I got wireguard-go installed and working by following the example and moving the wg0.conf over like in the AWS example, but I don’t know how to access the pods.

Pod networking is its own beast to some extent. At a minimum you’ll need to make sure you have whatever ports open on the ec2/eks instance and have those opened in your pod config. But I’ve never run a wireguard peer in a k8s pod so it’s very possible there’s a lot more involved. This article might help.

Once you bring up the client in your pod (wg-quick up wg0) and connect to the network — you can test the connection by hitting the dns server, eg dig TXT _apps.internal — that node should be addressable using the ipv6 address (or the peers dns name) specified in the wireguard config file by any other node on the network.

Hope this helps. Good luck!

Thanks for your time on this.

When I run dig TXT _apps.internal it only returns nodes that are fly servers, not the node I have running on non-fly servers. Do you simply start wg on the non fly server with the default wg0.conf generated by fly, or do you modify it?

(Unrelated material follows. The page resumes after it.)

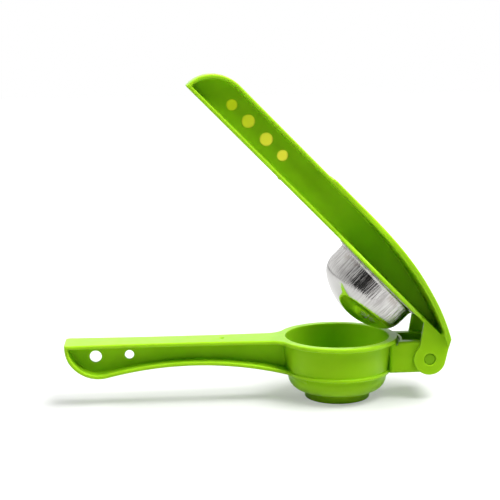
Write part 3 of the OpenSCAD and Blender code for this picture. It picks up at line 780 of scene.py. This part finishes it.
def plastic_material(name, colour, deep, painted_glow=None):
    """Smooth glossy moulded plastic, faintly mottled, with the ripple that a mould polish leaves.

    Where a glow colour is given, thin edges are painted in it, a painted glow that stands in for light
    through the plastic; the thin skins of the pockets are painted lighter too, and also let light
    through.
    """
    material = bpy.data.materials.new(name)
    material.use_nodes = True
    n = Nodes(material)
    place = n.add("ShaderNodeTexCoord").outputs["Object"]
    mottle = n.spread(n.noise(place, MOTTLE_SCALE), 0.0, 1.0)
    tone = n.blend(mottle, colour, deep)
    if painted_glow is not None:
        thin = n.add("ShaderNodeAttribute")
        thin.attribute_name = "thin"
        # painted glow: thin edges are painted lighter and yellower, standing in for light through the
        # plastic
        tone = n.blend(n.ramp(thin.outputs["Fac"], THIN_START, THIN_FULL, 0.0, 1.0), tone, painted_glow)
        skin, along = pocket_skins(n)
        # painted glow on the pockets' skins, lighter and yellower towards the head end
        tone = n.blend(skin, tone, n.blend(along, SKIN_GLOW_TIP_END, SKIN_GLOW_HEAD_END))
        n.put(n.shader, "Transmission Weight", n.math("MULTIPLY", skin, SKIN_SHARE))
    n.put(n.shader, "Base Color", tone)
    n.put(n.shader, "Roughness", n.spread(n.noise(place, GLOSS_SCALE), *PLASTIC_ROUGHNESS))
    ripple = n.noise(place, RIPPLE_SCALE, 2.0)
    n.put(n.shader, "Normal", n.bump(ripple, 0.04, 0.00002))
    n.put(n.shader, "IOR", PLASTIC_IOR)
    n.put(n.shader, "Specular Tint", PLASTIC_SHEEN)
    n.put(n.shader, "Subsurface Weight", GLOW_WEIGHT)
    n.put(n.shader, "Subsurface Radius", GLOW_SPREAD)
    n.put(n.shader, "Subsurface Scale", GLOW_REACH * MM)
    return material


def steel_material():
    """Polished pressed steel: drawn lines up the side, a smooth crown, faint brownish patches at the lip.
    """
    material = bpy.data.materials.new("polished_steel")
    material.use_nodes = True
    n = Nodes(material)
    axes = lever_axes(n, (-DOME_X, 0, BASE_H))
    turn = n.math("ARCTAN2", axes["Y"], axes["X"])
    height = axes["Z"]
    around, along = n.math("MULTIPLY", turn, 9.0), n.math("MULTIPLY", height, 25.0)
    lines = n.add("ShaderNodeCombineXYZ", X=around, Y=along)
    streak = n.noise(lines.outputs[0], 3.0, 3.0)
    side = n.ramp(height, *LINES_HEIGHT, 0.0, 1.0)
    near_lip = n.ramp(height, *BROWN_PATCH_HEIGHT, 0.0, 1.0)
    place = n.add("ShaderNodeTexCoord").outputs["Object"]
    # brownish patches in random spots near the lip
    brown_patch = n.math("MULTIPLY", near_lip, n.ramp(n.noise(place, 160.0), 0.50, 0.62, 0.0, 0.45))
    drawn = n.math("MULTIPLY", side, n.spread(streak, 0, 1))
    clean = n.blend(drawn, srgb(212, 211, 208), srgb(170, 167, 165))
    n.put(n.shader, "Base Color", n.blend(brown_patch, clean, srgb(128, 104, 88)))
    n.put(n.shader, "Metallic", 1.0)
    n.put(n.shader, "Normal", n.bump(n.math("MULTIPLY", streak, side), 0.8, 0.0004))
    n.put(n.shader, "Roughness", n.math("ADD", n.math("MULTIPLY", side, 0.05), 0.08))
    return material


# ---- Studio ----

CAMERA_PLACE = (-98.672, -684.346, 202.466)
CAMERA_RIGHT = (0.99727, -0.07317, -0.01033)
CAMERA_UP = (0.02236, 0.16561, 0.98597)
FOCAL_PIXELS, FRAME_PIXELS, SENSOR_MM = 1230.2, 500, 36.0

# How strongly the room lights the object, how bright its side walls are, and in which direction
# its dark part lies, which the steel dome mirrors
WORLD_LEVEL, SIDE_LEVEL = 0.08, 0.60
DARK_TOWARD = (-0.485, -0.84, 0.242)
DARK_CORE, DARK_EDGE, DARK_SHARE = math.radians(18), math.radians(31), 0.95
# Metres from the object to the floor's front edge and to its others
FLOOR_FRONT, FLOOR_REACH = 0.60, 4.0
# The floor's grey, what is added near the object to whiten it to the camera, and from which
# distance to which, in metres, that rises to a full white
FLOOR_GREY, FLOOR_LIFT, LIFT_START, LIFT_FULL = (0.54, 0.54, 0.54, 1.0), 0.36, 0.08, 0.8
# How much of that lift is seen in reflections, and how much through the pockets' skins
FLOOR_MIRRORED, FLOOR_THROUGH = 0.28, 0.75

# Each lamp's name, place and size in metres, power in watts, and whether it shows in reflections
LAMP_TARGET = (0, 0, 0.06)
LAMPS = (
    ("overhead", (0.54, 0.0, 1.40), (1.35, 1.00), 33.0, True),
    ("front", (0.20, -0.42, 0.92), (0.40, 0.40), 4.8, True),
    ("left", (-0.75, 0.10, 0.60), (0.50, 0.50), 2.8, False),
)


def make_camera():
    """The camera of the photograph, fitted to its circles, rim, foot and handle."""
    lens = bpy.data.cameras.new("camera")
    lens.sensor_width = SENSOR_MM
    lens.lens = FOCAL_PIXELS / FRAME_PIXELS * SENSOR_MM
    lens.clip_start, lens.clip_end = 0.01, 100
    camera = bpy.data.objects.new("camera", lens)
    bpy.context.scene.collection.objects.link(camera)
    right, up = Vector(CAMERA_RIGHT).normalized(), Vector(CAMERA_UP)
    back = right.cross(up).normalized()
    up = back.cross(right)
    turn = Matrix((right, up, back)).transposed()
    camera.matrix_world = Matrix.Translation(Vector(CAMERA_PLACE) * MM) @ turn.to_4x4()
    bpy.context.scene.camera = camera


def make_light(name, place, size, watts, mirrored):
    """A soft elliptical lamp, aimed at the object."""
    lamp = bpy.data.lights.new(name, "AREA")
    lamp.shape, lamp.energy = "ELLIPSE", watts
    lamp.size, lamp.size_y = size
    light = bpy.data.objects.new(name, lamp)
    bpy.context.scene.collection.objects.link(light)
    light.location = place
    light.visible_glossy = mirrored
    light.rotation_euler = (Vector(place) - Vector(LAMP_TARGET)).to_track_quat("Z", "Y").to_euler()


def make_world():
    """A white room, greyer at the sides and dark behind the camera; plain white to the camera."""
    world = bpy.data.worlds.new("studio")
    world.use_nodes = True
    bpy.context.scene.world = world
    n = Nodes(world)
    toward = n.add("ShaderNodeTexCoord").outputs["Generated"]
    axes = n.add("ShaderNodeSeparateXYZ", Vector=toward).outputs
    dark = n.add("ShaderNodeVectorMath")
    dark.operation = "DOT_PRODUCT"
    n.put(dark, 0, toward)
    n.put(dark, 1, tuple(Vector(DARK_TOWARD).normalized()))
    dark = n.ramp(dark.outputs["Value"], math.cos(DARK_EDGE), math.cos(DARK_CORE), 0, 1)
    walls = n.ramp(axes["Y"], -0.1, 0.6, SIDE_LEVEL, 1.0)
    walls = n.math("MAXIMUM", walls, n.ramp(axes["Z"], 0.5, 0.8, 0.0, 1.0))
    room = n.math("MULTIPLY", walls, n.math("SUBTRACT", 1.0, n.math("MULTIPLY", dark, DARK_SHARE)))
    path = n.add("ShaderNodeLightPath").outputs
    mirrored = n.math("MAXIMUM", path["Is Glossy Ray"], path["Is Transmission Ray"])
    level = n.ramp(mirrored, 0, 1, WORLD_LEVEL, 1.0)
    level = n.math("MAXIMUM", n.math("MULTIPLY", room, level), path["Is Camera Ray"])
    background = n.tree.nodes["Background"]
    n.put(background, "Color", (1, 1, 1, 1))
    n.put(background, "Strength", level)


def make_floor():
    """A pale table: it keeps shadows, and is lifted to white for the camera, less in reflections."""
    mesh = bpy.data.meshes.new("floor")
    near, far = -FLOOR_FRONT, FLOOR_REACH
    mesh.from_pydata([(-far, near, 0), (far, near, 0), (far, far, 0), (-far, far, 0)], [], [(0, 1, 2, 3)])
    floor = bpy.data.objects.new("floor", mesh)
    bpy.context.scene.collection.objects.link(floor)
    material = bpy.data.materials.new("pale_table")
    material.use_nodes = True
    n = Nodes(material)
    path = n.add("ShaderNodeLightPath").outputs
    mirrored = n.math("MULTIPLY", path["Is Glossy Ray"], FLOOR_MIRRORED)
    through = n.math("MULTIPLY", path["Is Transmission Ray"], FLOOR_THROUGH)
    seen = n.math("ADD", path["Is Camera Ray"], n.math("MAXIMUM", mirrored, through))
    diffuse = n.add("ShaderNodeBsdfDiffuse", Color=FLOOR_GREY)
    away = n.add("ShaderNodeVectorMath")
    away.operation = "LENGTH"
    n.put(away, 0, n.add("ShaderNodeTexCoord").outputs["Object"])
    lift = n.math("MULTIPLY", seen, n.ramp(away.outputs["Value"], LIFT_START, LIFT_FULL, FLOOR_LIFT, 1.0))
    white = n.add("ShaderNodeEmission", Color=(1, 1, 1, 1), Strength=lift)
    lifted = n.add("ShaderNodeAddShader")
    n.put(lifted, 0, diffuse.outputs[0])
    n.put(lifted, 1, white.outputs[0])
    n.put(n.tree.nodes["Material Output"], "Surface", lifted.outputs[0])
    n.tree.nodes.remove(n.shader)
    mesh.materials.append(material)


make_camera()
make_world()
make_floor()
for lamp_values in LAMPS:
    make_light(*lamp_values)
# The third colour is the painted glow on thin edges, lighter and yellower than the green
green = plastic_material("green_plastic", srgb(162, 216, 28), srgb(155, 211, 22), srgb(172, 226, 42))
make_mouldings(green)
make_dome(steel_material())
# The pin is painted a darker green than the mouldings: painted shade of the recess it sits in
make_pin(plastic_material("pin_plastic", srgb(134, 188, 28), srgb(122, 176, 22)))

bpy.context.scene.view_settings.view_transform = "Standard"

I set up a test server with WG installed and operational. It’s not k8, but I’m sure I’m missing something. How do you see or access that node that is unrelated to Fly Servers?

Yea, _peer.internal should give you a list of wireguard peers, and you can check the status using fly wireguard status CLI command.

Do you simply start wg on the non fly server with the default wg0.conf generated by fly, or do you modify it?

No modifications necessary. If you can run that dig command from that instance and it gives you a result, that means it’s talking to fly’s DNS server, which means you’re on the wireguard network. In terms of talking to it from one of the other nodes, you need it’s address – either it’s ipv6 ip address, or it’s peer name, e.g. <PEER_NAME>._peer.internal, which will resolve to the peer’s ipv6 address. You can get the latter by doing dig AAAA <PEER_NAME>._peer.internal, or you can get it from fly wireguard list.